NO 21 OVERALL: RILEY NASH
One of the things I’ve come to appreciate over these years is Red Line Report. Kyle Woodlief’s chat on USA Today draft week 2007: At Red Line, our staff loves Riley Nash, and I think he could go off the board possibly as high as #15 overall. A really well schooled, all-around player who can play it any way you want.
The choice at No. 21 was shocking because Edmonton gave up No. 30 and No. 36 to get a checking forward, a MacTavish, a player who would never play for them. The trade up, in draft value, was a massive overpayment but might have been justified had they chosen Max Pacioretty or David Perron. Edmonton had a real chance for skill in the first round, but only one of the three picks was devoted to that side of the game. Nash, for his NHL career, is averaging 9-16-25 over 541 games. Aim for the heavens in the first round.
FEBRUARY 1, 2015
I wrote the following about MacT and the 2015 draft on the first of February that year:
The Oilers have three high picks this coming draft, they currently hold No. 2, No. 23 and No. 32 overall picks (rest of season and lottery to come). I think they need to take three forwards, the best offensive options available, and avoid any of the second tier leagues. That’s BCJHL (for the love of God Almighty), AJHL, SJHL, MJHL, OPJHL, USHL, NAHL, all of it. They should draft players in the first three selections from the CHL, NCAA or Europe.
They should NOT factor in how many years they have to make a decision, that’s a chicken play when you’re drafting this high. They should NOT take any player in those three selections who hasn’t shown a clear ability to impact the offense. Full stop.
On the day Bob Green, Scott Howson and Craig MacTavish sit down to make the final list (I assume Stu MacGregor and the scouts will have been fired into the sun by the Nicholson cannon), they need to pay heed to the following:
- No size AND skating issues, no matter the talent
- No insane reaches
- No packaging up No. 23 and No. 32 to get to No. 17 (that isn’t value)
- No BCJHL or any other JHL
- No one with a long list of injuries already
- NO GOALIES (they won’t listen to this one)

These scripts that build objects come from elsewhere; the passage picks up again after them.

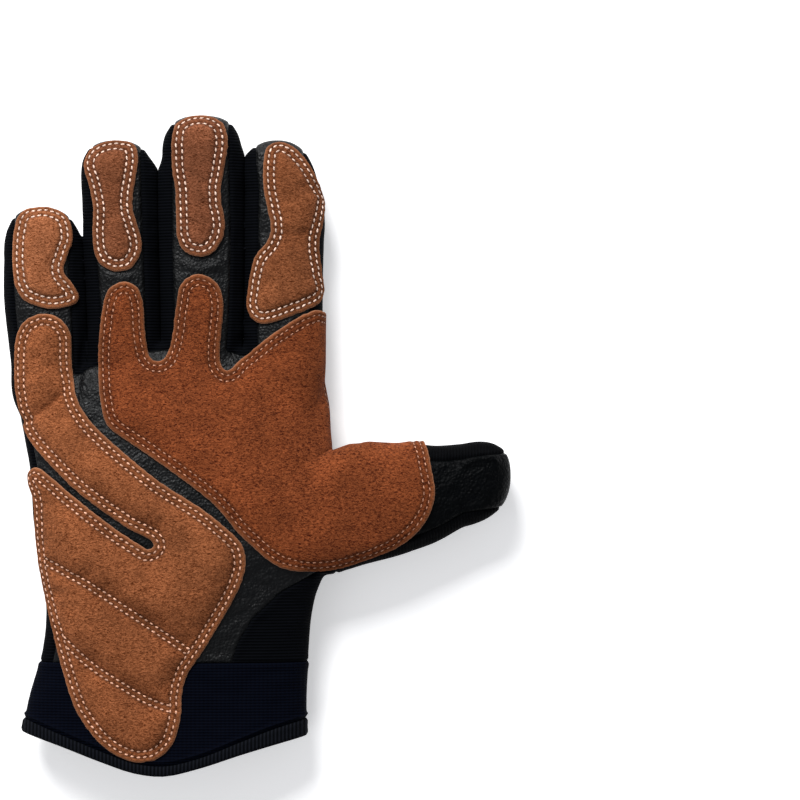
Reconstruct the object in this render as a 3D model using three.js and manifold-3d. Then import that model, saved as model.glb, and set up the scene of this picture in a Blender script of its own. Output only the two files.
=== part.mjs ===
// A right-hand work glove lying on its back, palm up, fingers along +Y and thumb towards +X, in millimetres.
// It is sewn from black leather, ribbed stretch fabric and a knit cuff, with brown suede patches on the palm side.
// Every piece is cut from the same rounded form: the form at one depth less the form at a deeper one
// gives a wall of even thickness, and a flat outline then cuts the piece out of that wall.
import * as THREE from "three";
import { mergeVertices } from "three/addons/utils/BufferGeometryUtils.js";
import Module from "manifold-3d";

const wasm = await Module();
wasm.setup();

// Wall thicknesses and the gap that touching pieces keep.
const LEATHER = 1.8;
const KNIT = 2.1;
const HEM_PROUD = 0.7;
const HEM_INNER = 2.5;
const SUEDE = 1.6;
const GAP = 0.3;

// Heights that part the palm side from the back, and the widths of the side strips seen from above.
const HAND_SPLIT_Z = 10.5;
const THUMB_SPLIT_Z = 13.5;
const FINGER_STRIP = 4.5;
const HAND_STRIP = 4.5;
const THUMB_STRIP = 5.5;

// Seams across the glove.
const THUMB_SEAM_X = 31;
const CUFF_SEAM_Y = -81.6;

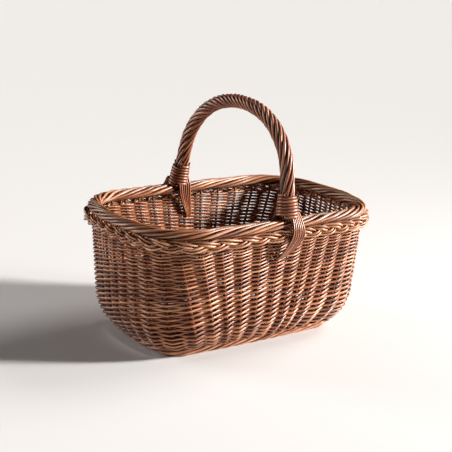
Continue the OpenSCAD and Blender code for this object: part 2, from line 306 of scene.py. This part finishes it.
def willow(name, dark, mid, light, rough=0.4, coat=0.3):
    """Steamed willow: long streaks along the rod, tone from rod to rod with painted shade between
    rods, and a varnish.
    """
    m = bpy.data.materials.new(name)
    m.use_nodes = True
    n, link = m.node_tree.nodes, m.node_tree.links
    shader = n["Principled BSDF"]
    grain = n.new("ShaderNodeAttribute")
    grain.attribute_name = "grain"
    tone = n.new("ShaderNodeAttribute")
    tone.attribute_name = "tone"

    def streaks(along, around, detail):
        scale = n.new("ShaderNodeVectorMath")
        scale.operation = "MULTIPLY"
        scale.inputs[1].default_value = (along, around, around)
        link.new(grain.outputs["Vector"], scale.inputs[0])
        noise = n.new("ShaderNodeTexNoise")
        noise.inputs["Scale"].default_value = 1.0
        noise.inputs["Detail"].default_value = detail
        noise.inputs["Roughness"].default_value = 0.6
        link.new(scale.outputs[0], noise.inputs["Vector"])
        return noise.outputs["Fac"]

    fine = streaks(0.09, 1.5, 4.0)
    broad = streaks(0.022, 0.25, 2.0)

    def combine(op, a, b):
        node = n.new("ShaderNodeMath")
        node.operation = op
        for socket, value in zip(node.inputs, (a, b)):
            if isinstance(value, (int, float)):
                socket.default_value = value
            else:
                link.new(value, socket)
        return node.outputs[0]

    wide = combine("MULTIPLY", combine("SUBTRACT", broad, 0.5), 1.1)
    thin = combine("MULTIPLY", combine("SUBTRACT", fine, 0.5), 0.7)
    # The tone attribute brings each rod's own tone and the painted shade between rods into the
    # colour; the streaks are grain.
    shade = combine("ADD", tone.outputs["Fac"], combine("ADD", wide, thin))
    ramp = n.new("ShaderNodeValToRGB")
    ramp.color_ramp.elements[0].position = 0.0
    ramp.color_ramp.elements[0].color = dark
    ramp.color_ramp.elements[1].position = 0.95
    ramp.color_ramp.elements[1].color = light
    middle = ramp.color_ramp.elements.new(0.5)
    middle.color = mid
    link.new(shade, ramp.inputs["Fac"])
    link.new(ramp.outputs["Color"], shader.inputs["Base Color"])
    gloss = n.new("ShaderNodeMapRange")
    gloss.inputs["To Min"].default_value = rough - 0.1
    gloss.inputs["To Max"].default_value = rough + 0.14
    link.new(fine, gloss.inputs["Value"])
    link.new(gloss.outputs["Result"], shader.inputs["Roughness"])
    bump = n.new("ShaderNodeBump")
    bump.inputs["Strength"].default_value = 0.15
    bump.inputs["Distance"].default_value = 0.0004
    link.new(fine, bump.inputs["Height"])
    link.new(bump.outputs["Normal"], shader.inputs["Normal"])
    shader.inputs["Specular IOR Level"].default_value = 0.45
    shader.inputs["Coat IOR"].default_value = 1.5
    shader.inputs["Coat Weight"].default_value = coat
    shader.inputs["Coat Roughness"].default_value = 0.34
    return m


WALL = willow("woven_willow", srgb(44, 18, 9), srgb(160, 91, 54), srgb(224, 166, 124))
BORDER = willow("border_willow", srgb(44, 19, 10), srgb(162, 97, 60), srgb(226, 172, 130))
HANDLE = willow("handle_willow", srgb(32, 13, 8), srgb(144, 80, 52), srgb(210, 148, 108), 0.34, 0.4)
STAKE = willow("stake_willow", srgb(56, 26, 15), srgb(148, 86, 54), srgb(198, 142, 102))
BASE = willow("base_willow", srgb(76, 42, 26), srgb(152, 92, 58), srgb(200, 142, 100), 0.45, 0.1)


# ---------------------------------------------------------------- siding
ROWS = 52
WEAVE_START = 3.5
WEAVE_TOP = slope_of(184.0)
PER_BAY = 14
REACH = 4.2
BEND_SHARP = 0.985
WEAVER_FAT = 1.17
# Row pitch at distances up the slope. It is scaled so that ROWS rows fit, so only the ratios
# count. They were rounded from measurements of the photo and then adjusted:
# the rods' butts, in the lower rows, are thicker than their tips.
PITCH_AT = [-11, 92, 112, 135, 160, 185]
PITCH_RATIO = [4.7, 4.4, 3.75, 3.3, 2.85, 2.7]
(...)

- No picks that have questionable offensive resumes. This draft is deep enough to score three magnificent talents.
I think they should walk into the room and take (based on where they are now) Jack Eichel, Anthony Beauvillier and Jake DeBrusk.
THE 2015 DRAFT
I thought the Oilers should have held on to those picks but new general manager Peter Chiarelli went in a different direction. It’s unfair to say progress was flat though, as the summer 2015 list, with help from the MacT years, has some stunning talent at the top and the beginnings of true depth on defense and at center. Here’s my top 20 from 2015 summer.

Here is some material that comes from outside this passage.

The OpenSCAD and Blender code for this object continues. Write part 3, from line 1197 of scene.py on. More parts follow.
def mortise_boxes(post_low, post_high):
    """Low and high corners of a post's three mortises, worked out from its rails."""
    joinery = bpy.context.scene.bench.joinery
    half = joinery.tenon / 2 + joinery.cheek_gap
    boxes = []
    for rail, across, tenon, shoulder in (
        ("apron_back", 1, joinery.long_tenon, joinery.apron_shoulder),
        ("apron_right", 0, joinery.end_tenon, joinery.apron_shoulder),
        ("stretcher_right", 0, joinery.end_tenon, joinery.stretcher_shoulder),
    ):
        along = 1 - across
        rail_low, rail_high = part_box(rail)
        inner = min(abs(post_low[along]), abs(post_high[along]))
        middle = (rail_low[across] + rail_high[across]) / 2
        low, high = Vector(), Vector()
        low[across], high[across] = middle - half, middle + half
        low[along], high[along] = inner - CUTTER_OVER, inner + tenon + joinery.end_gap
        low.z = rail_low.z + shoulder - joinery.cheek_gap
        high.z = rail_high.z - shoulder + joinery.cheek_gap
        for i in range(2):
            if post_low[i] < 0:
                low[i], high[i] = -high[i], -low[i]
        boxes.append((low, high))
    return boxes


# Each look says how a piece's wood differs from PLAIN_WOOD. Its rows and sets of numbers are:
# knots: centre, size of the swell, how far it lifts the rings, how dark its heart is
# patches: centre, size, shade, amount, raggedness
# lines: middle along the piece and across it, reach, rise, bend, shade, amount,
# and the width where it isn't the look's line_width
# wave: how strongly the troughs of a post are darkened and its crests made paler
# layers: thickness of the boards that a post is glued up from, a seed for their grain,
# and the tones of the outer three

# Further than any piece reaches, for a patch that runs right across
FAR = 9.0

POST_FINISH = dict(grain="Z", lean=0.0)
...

- (NR) C Connor McDavid. The franchise.
- (1) C Leon Draisaitl. I love his passing, he’s a wonderful player.
- (2) D Darnell Nurse. Nurse does appear to have the full range of skills.
- (NR) D Griffin Reinhart. Big defender (6.04, 217) was a dominant junior player.
- (4) C Bogdan Yakimov. Big C impressed during TC, then struggled offensively for long stretches.
- (5) W Iiro Pakarinen. 6.01, 205 winger with grit and skill.
- (9) C Kyle Platzer. He emerged as a genuine NHL prospect in his final junior year.
- (6) C-R Greg Chase. Gritty forward with offensive ability.
- (17) L Anton Slepyshev. Slepyshev scored 15 goals in a tough damn league playing 12:26 a night.
- (NR) D Ethan Bear. Good skater, makes pinpoint passes, good decisions, calm feet and can hit hard.
- (16) G Laurent Brossoit. Brossoit’s numbers (.918SP) suggest an actual goalie prospect on the horizon.
- (14) D Joey Laleggia. Quality offensive defenseman at the NCAA level.
- (8) D Dillon Simpson. The jump from college to pro was a big challenge early for the young defender.
- (NR) G Eetu Laurikainen. A .933SP in any league is exceptional.
- (29) R Andrew Miller. Reminds many of Mark Arcobello and may win a utility role in 2015-16.
- (22) D Jordan Oesterle. He’s fast! You have to respect a player with wheels.
- (NR) D Caleb Jones. A mobile defender with a reputation for being a very good passer.
- (7) C Jujhar Khaira. If he could only score a little more, Khaira would be much higher on this list.
- (10) R Tyler Pitlick. I think he may need a second organization.
- (15) D William Lagesson. Physical defenseman with a reputation for being solid in coverage.
Who gets credit for the 2015 draft, after McDavid? I addressed this the other day, but it did take a village that included Chiarelli, MacT, Howson, even the departed MacGregor. MacT was directly responsible for Draisaitl, Nurse, Yakimov, Pakarinen, Platzer, Chase, Slepyshev, Brossoit (via trade), Oesterle and Lagesson.
I think MacTavish is a smart guy and if he’d been given more time it’s possible he would have been a successful general manager. He was a quality coach and did some fine work in the GM’s chair despite lacking experience. He contributed significantly to the Oilers team you see today.